** What is being asked **
Print the listing below in its entirety, character for character.

** Material **
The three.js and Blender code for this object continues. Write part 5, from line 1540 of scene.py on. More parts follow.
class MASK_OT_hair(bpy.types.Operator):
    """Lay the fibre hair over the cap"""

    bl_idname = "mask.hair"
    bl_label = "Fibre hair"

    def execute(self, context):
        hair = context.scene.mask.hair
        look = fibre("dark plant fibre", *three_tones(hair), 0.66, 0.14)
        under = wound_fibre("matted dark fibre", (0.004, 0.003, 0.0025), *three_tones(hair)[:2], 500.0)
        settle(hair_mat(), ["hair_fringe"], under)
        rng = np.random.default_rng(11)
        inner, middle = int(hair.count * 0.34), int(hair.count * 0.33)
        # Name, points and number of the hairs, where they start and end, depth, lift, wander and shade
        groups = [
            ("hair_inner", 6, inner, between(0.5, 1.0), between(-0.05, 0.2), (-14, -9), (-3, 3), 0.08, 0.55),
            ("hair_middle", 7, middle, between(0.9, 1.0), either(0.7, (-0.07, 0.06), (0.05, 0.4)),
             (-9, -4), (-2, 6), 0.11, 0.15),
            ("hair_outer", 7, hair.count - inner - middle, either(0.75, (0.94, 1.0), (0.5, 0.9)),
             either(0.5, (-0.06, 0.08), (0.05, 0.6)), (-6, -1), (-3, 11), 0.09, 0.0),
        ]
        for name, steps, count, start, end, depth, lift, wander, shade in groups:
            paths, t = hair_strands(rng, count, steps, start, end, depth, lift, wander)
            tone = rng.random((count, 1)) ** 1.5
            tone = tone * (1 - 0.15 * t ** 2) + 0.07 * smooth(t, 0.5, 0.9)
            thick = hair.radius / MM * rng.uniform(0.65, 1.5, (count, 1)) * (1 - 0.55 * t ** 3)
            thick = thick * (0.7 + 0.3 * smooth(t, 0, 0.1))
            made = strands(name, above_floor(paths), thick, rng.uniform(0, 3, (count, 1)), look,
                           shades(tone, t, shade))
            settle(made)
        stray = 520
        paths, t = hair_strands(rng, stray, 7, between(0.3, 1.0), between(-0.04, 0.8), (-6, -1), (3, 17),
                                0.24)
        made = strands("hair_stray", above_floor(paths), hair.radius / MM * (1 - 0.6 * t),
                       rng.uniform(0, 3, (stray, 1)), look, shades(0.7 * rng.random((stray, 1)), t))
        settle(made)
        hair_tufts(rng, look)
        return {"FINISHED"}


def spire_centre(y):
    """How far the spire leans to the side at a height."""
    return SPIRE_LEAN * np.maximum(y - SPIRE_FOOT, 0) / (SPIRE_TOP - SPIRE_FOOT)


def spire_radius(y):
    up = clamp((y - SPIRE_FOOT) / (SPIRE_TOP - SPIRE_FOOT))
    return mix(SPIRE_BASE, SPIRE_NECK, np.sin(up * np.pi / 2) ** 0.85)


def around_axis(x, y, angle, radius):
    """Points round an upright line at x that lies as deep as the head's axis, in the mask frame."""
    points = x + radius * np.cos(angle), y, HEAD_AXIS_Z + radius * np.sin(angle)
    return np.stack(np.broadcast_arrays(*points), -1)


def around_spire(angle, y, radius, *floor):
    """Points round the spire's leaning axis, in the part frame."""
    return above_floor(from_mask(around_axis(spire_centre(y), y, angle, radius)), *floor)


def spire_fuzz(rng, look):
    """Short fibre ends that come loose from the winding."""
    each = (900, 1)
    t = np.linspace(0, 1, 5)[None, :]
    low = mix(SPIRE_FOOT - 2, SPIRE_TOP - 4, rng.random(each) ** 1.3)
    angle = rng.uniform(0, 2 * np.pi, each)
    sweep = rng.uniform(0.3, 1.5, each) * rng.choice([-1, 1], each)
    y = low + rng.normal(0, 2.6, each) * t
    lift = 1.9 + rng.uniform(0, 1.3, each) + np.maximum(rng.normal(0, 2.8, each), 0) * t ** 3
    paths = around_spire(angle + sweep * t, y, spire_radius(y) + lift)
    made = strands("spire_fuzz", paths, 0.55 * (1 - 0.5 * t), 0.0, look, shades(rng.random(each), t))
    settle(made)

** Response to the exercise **
The three.js and Blender code for this object continues. Write part 5, from line 1540 of scene.py on. More parts follow.
class MASK_OT_hair(bpy.types.Operator):
    """Lay the fibre hair over the cap"""

    bl_idname = "mask.hair"
    bl_label = "Fibre hair"

    def execute(self, context):
        hair = context.scene.mask.hair
        look = fibre("dark plant fibre", *three_tones(hair), 0.66, 0.14)
        under = wound_fibre("matted dark fibre", (0.004, 0.003, 0.0025), *three_tones(hair)[:2], 500.0)
        settle(hair_mat(), ["hair_fringe"], under)
        rng = np.random.default_rng(11)
        inner, middle = int(hair.count * 0.34), int(hair.count * 0.33)
        # Name, points and number of the hairs, where they start and end, depth, lift, wander and shade
        groups = [
            ("hair_inner", 6, inner, between(0.5, 1.0), between(-0.05, 0.2), (-14, -9), (-3, 3), 0.08, 0.55),
            ("hair_middle", 7, middle, between(0.9, 1.0), either(0.7, (-0.07, 0.06), (0.05, 0.4)),
             (-9, -4), (-2, 6), 0.11, 0.15),
            ("hair_outer", 7, hair.count - inner - middle, either(0.75, (0.94, 1.0), (0.5, 0.9)),
             either(0.5, (-0.06, 0.08), (0.05, 0.6)), (-6, -1), (-3, 11), 0.09, 0.0),
        ]
        for name, steps, count, start, end, depth, lift, wander, shade in groups:
            paths, t = hair_strands(rng, count, steps, start, end, depth, lift, wander)
            tone = rng.random((count, 1)) ** 1.5
            tone = tone * (1 - 0.15 * t ** 2) + 0.07 * smooth(t, 0.5, 0.9)
            thick = hair.radius / MM * rng.uniform(0.65, 1.5, (count, 1)) * (1 - 0.55 * t ** 3)
            thick = thick * (0.7 + 0.3 * smooth(t, 0, 0.1))
            made = strands(name, above_floor(paths), thick, rng.uniform(0, 3, (count, 1)), look,
                           shades(tone, t, shade))
            settle(made)
        stray = 520
        paths, t = hair_strands(rng, stray, 7, between(0.3, 1.0), between(-0.04, 0.8), (-6, -1), (3, 17),
                                0.24)
        made = strands("hair_stray", above_floor(paths), hair.radius / MM * (1 - 0.6 * t),
                       rng.uniform(0, 3, (stray, 1)), look, shades(0.7 * rng.random((stray, 1)), t))
        settle(made)
        hair_tufts(rng, look)
        return {"FINISHED"}


def spire_centre(y):
    """How far the spire leans to the side at a height."""
    return SPIRE_LEAN * np.maximum(y - SPIRE_FOOT, 0) / (SPIRE_TOP - SPIRE_FOOT)


def spire_radius(y):
    up = clamp((y - SPIRE_FOOT) / (SPIRE_TOP - SPIRE_FOOT))
    return mix(SPIRE_BASE, SPIRE_NECK, np.sin(up * np.pi / 2) ** 0.85)


def around_axis(x, y, angle, radius):
    """Points round an upright line at x that lies as deep as the head's axis, in the mask frame."""
    points = x + radius * np.cos(angle), y, HEAD_AXIS_Z + radius * np.sin(angle)
    return np.stack(np.broadcast_arrays(*points), -1)


def around_spire(angle, y, radius, *floor):
    """Points round the spire's leaning axis, in the part frame."""
    return above_floor(from_mask(around_axis(spire_centre(y), y, angle, radius)), *floor)


def spire_fuzz(rng, look):
    """Short fibre ends that come loose from the winding."""
    each = (900, 1)
    t = np.linspace(0, 1, 5)[None, :]
    low = mix(SPIRE_FOOT - 2, SPIRE_TOP - 4, rng.random(each) ** 1.3)
    angle = rng.uniform(0, 2 * np.pi, each)
    sweep = rng.uniform(0.3, 1.5, each) * rng.choice([-1, 1], each)
    y = low + rng.normal(0, 2.6, each) * t
    lift = 1.9 + rng.uniform(0, 1.3, each) + np.maximum(rng.normal(0, 2.8, each), 0) * t ** 3
    paths = around_spire(angle + sweep * t, y, spire_radius(y) + lift)
    made = strands("spire_fuzz", paths, 0.55 * (1 - 0.5 * t), 0.0, look, shades(rng.random(each), t))
    settle(made)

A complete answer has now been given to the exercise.